As for ②, we could redirect the user to manpages-$MASTER.debian.org
or similar.
Out of curiosity, I benchmarked both setups by sending each setup 175370 requests (actual user traffic extracted from the apache access.log):
nginx+auxserver: 69,59s user 31,37s system 517% cpu 19,519 total (9230 queries/s) apache+rewritemap: 110,25s user 24,72s system 240% cpu 56,184 total (3131 queries/s)
Both numbers are more than sufficient for the current load, but it’s nice to see my intuition about the performance characteristics confirmed.
Also, the complete (as opposed to proof-of-concept) rewrite map contains 19107257 entries and clocks in at 1.6GB.
Latest status update: generating the rewritemap takes <5m on my workstation, but literally hours on hosts where random disk IO is costly.

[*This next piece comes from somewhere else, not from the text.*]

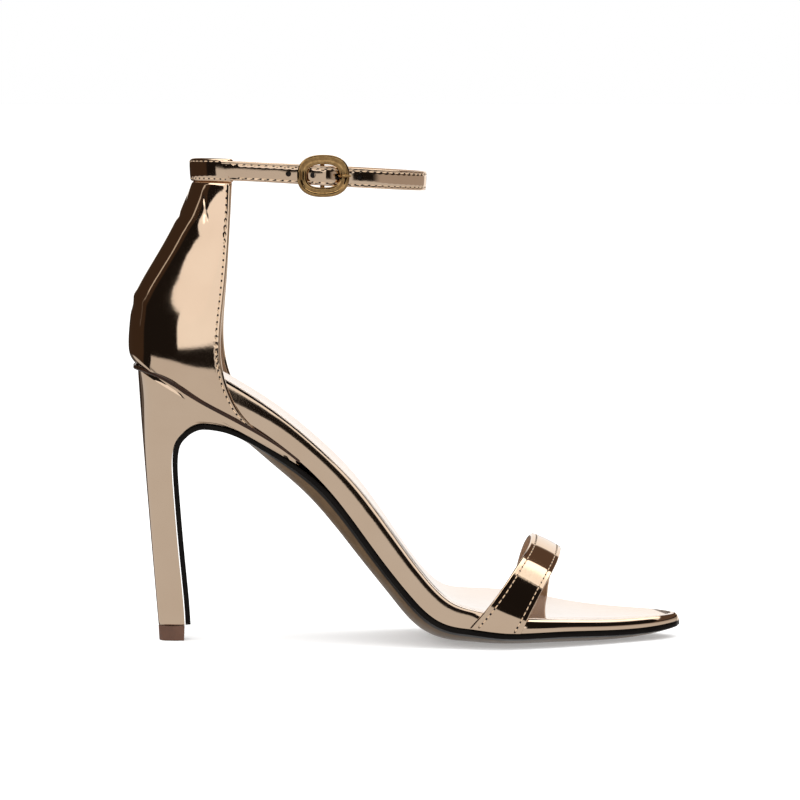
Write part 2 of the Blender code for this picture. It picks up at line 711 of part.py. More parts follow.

We should try reducing the map size by moving a few simple parts into rewrite rules:
Further, we might be able to split the map into one part per suite, to further reduce its size.
The legacy URL schema has been moved out of the map with commit https://github.com/Debian/debiman/commit/cc38aee4d74ce2bc500de2515b973b9affe97a3f
Further, I realized that using DB_BTREE
as database format is much more performant than DB_HASH
. We now use the following script to convert the index to a dbm RewriteMap:
# convert the index
TMPDIR=$(mktemp -d -p /srv/manpages.debian.org/www rwmap-tmpXXXXXX)
function cleanup {
rm -rf "$TMPDIR"
}
trap cleanup EXIT
/srv/manpages.debian.org/debiman/gopath/bin/debiman-idx2rwmap -index=/srv/manpages.debian.org/www/auxserver.idx -output_dir=$TMPDIR
LC_ALL=C sort ${TMPDIR}/output.* > ${TMPDIR}/rwmap.txt
# Create an empty DB_BTREE berkeley db file: httxt2dbm does not offer changing
# the file format, but will respect the file format of an already existing
# output file.
echo -n H4sICEEvilgAA2VtcHR5My5kYm0A7dexCYBADIXhF+GK624DLVxAbJzBMVzBNRzO0tpJPDnlRLEW4f8gJCRkgCdJpmRonPw+hFg+7c7b1dguqmPv+nmdyrwvjl69/AEAAAAAgO+YHnk9mMu3O/I/AAAAAAD/sgEYIbKQACAAAA== | base64 -d | gunzip -c > ${TMPDIR}/rwmap.dbm
httxt2dbm -f DB -i ${TMPDIR}/rwmap.txt -o ${TMPDIR}/rwmap.dbm
mv ${TMPDIR}/rwmap.txt /srv/manpages.debian.org/www/rwmap.txt
mv ${TMPDIR}/rwmap.dbm /srv/manpages.debian.org/www/rwmap.dbm
weasel remarked on IRC that we could, as a further optimization, move the “context-aware redirect” feature (i.e. when browsing unstable, jumping to another manpage should result the unstable version, not stable) into the rewritemap processing by introducing a /attempt-<suite>/
URL schema which would first try <suite>
, then fall back to regular processing.
The RewriteMap based setup is now deployed on the static mirroring infrastructure \o/.
See https://httpd.apache.org/docs/2.4/rewrite/rewritemap.html for details.
This would result in an entirely static page, enabling us to distribute it across different machines more easily.